[Begin]

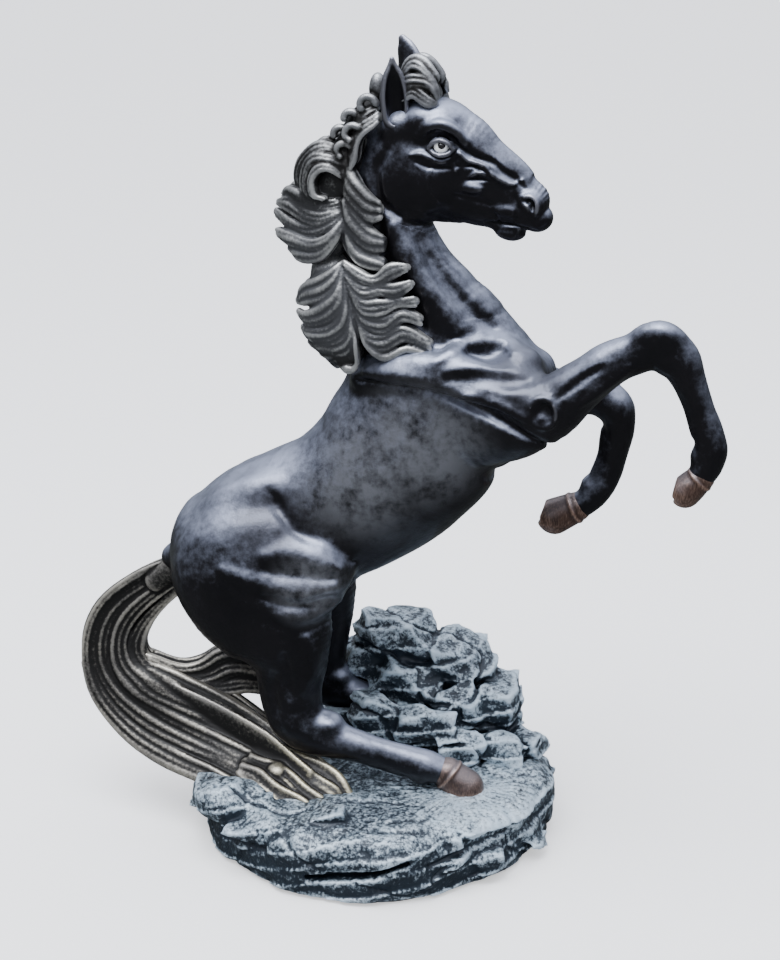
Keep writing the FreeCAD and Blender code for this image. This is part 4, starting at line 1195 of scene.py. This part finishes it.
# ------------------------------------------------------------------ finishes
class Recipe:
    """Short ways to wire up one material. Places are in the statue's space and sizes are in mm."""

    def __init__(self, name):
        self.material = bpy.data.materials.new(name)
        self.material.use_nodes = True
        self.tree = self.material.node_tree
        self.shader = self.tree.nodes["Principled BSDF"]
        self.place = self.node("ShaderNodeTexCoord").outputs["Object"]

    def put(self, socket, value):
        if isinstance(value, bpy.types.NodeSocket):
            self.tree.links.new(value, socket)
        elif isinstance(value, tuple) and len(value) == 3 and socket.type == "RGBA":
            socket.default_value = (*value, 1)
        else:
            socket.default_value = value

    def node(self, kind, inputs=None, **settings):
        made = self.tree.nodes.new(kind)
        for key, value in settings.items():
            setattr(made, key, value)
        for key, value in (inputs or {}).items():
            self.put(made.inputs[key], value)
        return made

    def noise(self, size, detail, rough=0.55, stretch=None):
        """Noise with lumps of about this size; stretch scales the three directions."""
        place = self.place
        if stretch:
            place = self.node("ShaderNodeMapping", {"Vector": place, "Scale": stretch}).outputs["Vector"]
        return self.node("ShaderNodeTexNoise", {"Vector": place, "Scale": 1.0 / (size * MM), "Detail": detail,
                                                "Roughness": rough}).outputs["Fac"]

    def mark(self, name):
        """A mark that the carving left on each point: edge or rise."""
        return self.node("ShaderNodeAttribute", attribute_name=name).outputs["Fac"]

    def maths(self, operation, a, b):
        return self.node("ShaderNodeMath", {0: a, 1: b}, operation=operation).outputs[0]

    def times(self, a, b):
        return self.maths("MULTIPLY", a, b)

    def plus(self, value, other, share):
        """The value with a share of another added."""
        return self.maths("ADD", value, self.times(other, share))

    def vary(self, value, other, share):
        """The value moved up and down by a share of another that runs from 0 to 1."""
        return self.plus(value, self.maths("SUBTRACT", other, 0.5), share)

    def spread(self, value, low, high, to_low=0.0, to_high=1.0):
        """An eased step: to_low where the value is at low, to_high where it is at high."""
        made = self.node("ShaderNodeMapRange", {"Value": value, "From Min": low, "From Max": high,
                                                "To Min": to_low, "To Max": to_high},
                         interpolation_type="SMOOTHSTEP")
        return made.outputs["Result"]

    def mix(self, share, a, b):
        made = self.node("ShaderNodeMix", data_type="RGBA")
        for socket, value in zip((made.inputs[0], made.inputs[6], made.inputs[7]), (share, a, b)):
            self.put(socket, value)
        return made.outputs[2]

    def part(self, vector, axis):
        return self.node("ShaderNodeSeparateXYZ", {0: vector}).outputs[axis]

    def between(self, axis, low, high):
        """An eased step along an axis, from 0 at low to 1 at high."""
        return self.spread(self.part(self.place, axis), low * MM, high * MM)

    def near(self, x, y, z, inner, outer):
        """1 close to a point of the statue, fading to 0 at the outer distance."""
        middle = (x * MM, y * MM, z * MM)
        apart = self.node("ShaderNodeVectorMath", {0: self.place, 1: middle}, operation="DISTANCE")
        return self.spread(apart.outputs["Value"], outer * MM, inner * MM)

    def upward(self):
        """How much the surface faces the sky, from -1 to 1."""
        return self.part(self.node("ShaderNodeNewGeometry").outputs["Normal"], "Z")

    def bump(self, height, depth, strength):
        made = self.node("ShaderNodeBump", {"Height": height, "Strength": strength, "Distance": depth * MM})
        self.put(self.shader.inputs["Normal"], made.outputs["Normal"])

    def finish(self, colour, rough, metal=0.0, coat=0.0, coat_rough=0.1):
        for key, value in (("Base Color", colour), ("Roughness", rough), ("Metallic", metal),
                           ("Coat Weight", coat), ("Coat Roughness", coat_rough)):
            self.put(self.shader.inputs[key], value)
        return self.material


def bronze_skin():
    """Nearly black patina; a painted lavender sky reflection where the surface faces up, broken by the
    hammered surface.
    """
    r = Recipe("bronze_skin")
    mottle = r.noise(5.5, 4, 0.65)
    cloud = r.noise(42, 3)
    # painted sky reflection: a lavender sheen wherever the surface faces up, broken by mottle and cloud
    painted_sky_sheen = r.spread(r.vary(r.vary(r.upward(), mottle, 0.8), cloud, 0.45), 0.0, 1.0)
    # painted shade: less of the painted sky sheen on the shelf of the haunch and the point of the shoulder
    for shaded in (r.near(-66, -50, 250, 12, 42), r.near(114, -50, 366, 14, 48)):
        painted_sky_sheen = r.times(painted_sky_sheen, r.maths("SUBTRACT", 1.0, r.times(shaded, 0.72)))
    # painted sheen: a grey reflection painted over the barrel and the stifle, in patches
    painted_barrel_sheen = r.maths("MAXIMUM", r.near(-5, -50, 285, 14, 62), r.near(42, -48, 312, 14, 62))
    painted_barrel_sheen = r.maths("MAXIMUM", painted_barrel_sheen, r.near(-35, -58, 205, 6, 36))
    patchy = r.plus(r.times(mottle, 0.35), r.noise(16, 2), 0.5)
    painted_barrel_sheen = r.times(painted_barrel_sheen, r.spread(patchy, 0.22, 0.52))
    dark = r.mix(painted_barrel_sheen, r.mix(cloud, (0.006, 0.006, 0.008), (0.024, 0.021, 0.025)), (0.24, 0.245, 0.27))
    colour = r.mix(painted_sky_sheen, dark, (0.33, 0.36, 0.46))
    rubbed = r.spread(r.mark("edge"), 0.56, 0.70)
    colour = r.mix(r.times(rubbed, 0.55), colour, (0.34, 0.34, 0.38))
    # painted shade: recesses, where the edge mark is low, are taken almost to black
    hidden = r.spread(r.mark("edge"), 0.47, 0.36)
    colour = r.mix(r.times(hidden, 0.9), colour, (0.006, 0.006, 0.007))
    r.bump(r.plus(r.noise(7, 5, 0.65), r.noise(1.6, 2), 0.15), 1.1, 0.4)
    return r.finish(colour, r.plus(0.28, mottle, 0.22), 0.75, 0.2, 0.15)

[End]

_Task directions_
Please print the material above exactly as it appears, from its first line through the line containing "socket.default_value = value", inclusive, and stop there.

_Task solution_
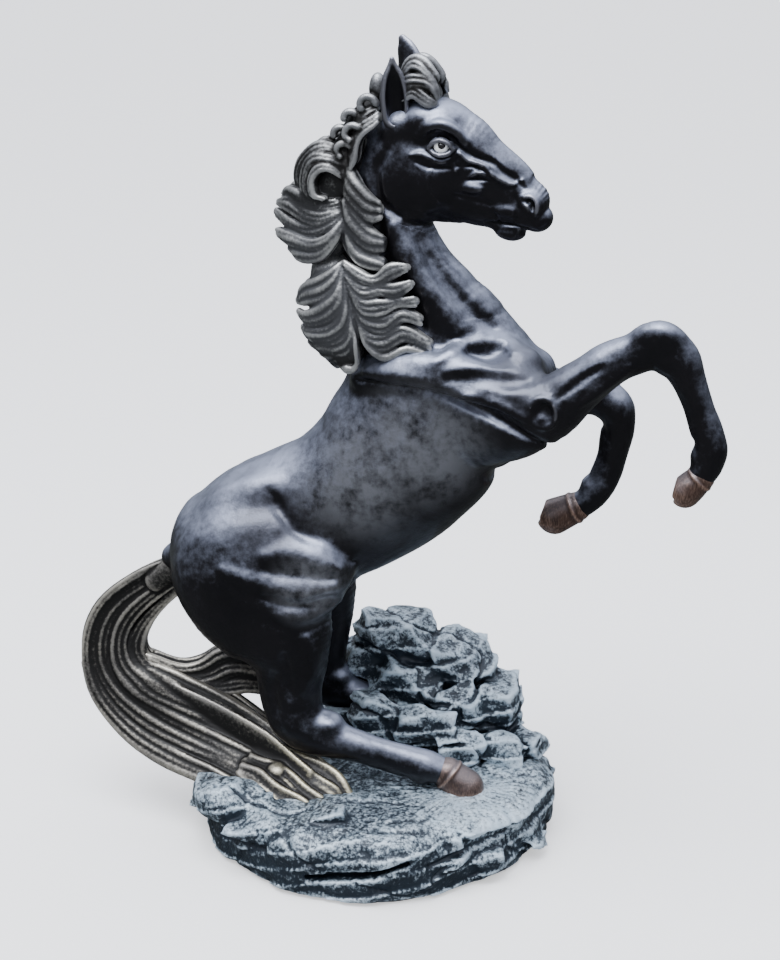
Keep writing the FreeCAD and Blender code for this image. This is part 4, starting at line 1195 of scene.py. This part finishes it.
# ------------------------------------------------------------------ finishes
class Recipe:
    """Short ways to wire up one material. Places are in the statue's space and sizes are in mm."""

    def __init__(self, name):
        self.material = bpy.data.materials.new(name)
        self.material.use_nodes = True
        self.tree = self.material.node_tree
        self.shader = self.tree.nodes["Principled BSDF"]
        self.place = self.node("ShaderNodeTexCoord").outputs["Object"]

    def put(self, socket, value):
        if isinstance(value, bpy.types.NodeSocket):
            self.tree.links.new(value, socket)
        elif isinstance(value, tuple) and len(value) == 3 and socket.type == "RGBA":
            socket.default_value = (*value, 1)
        else:
            socket.default_value = value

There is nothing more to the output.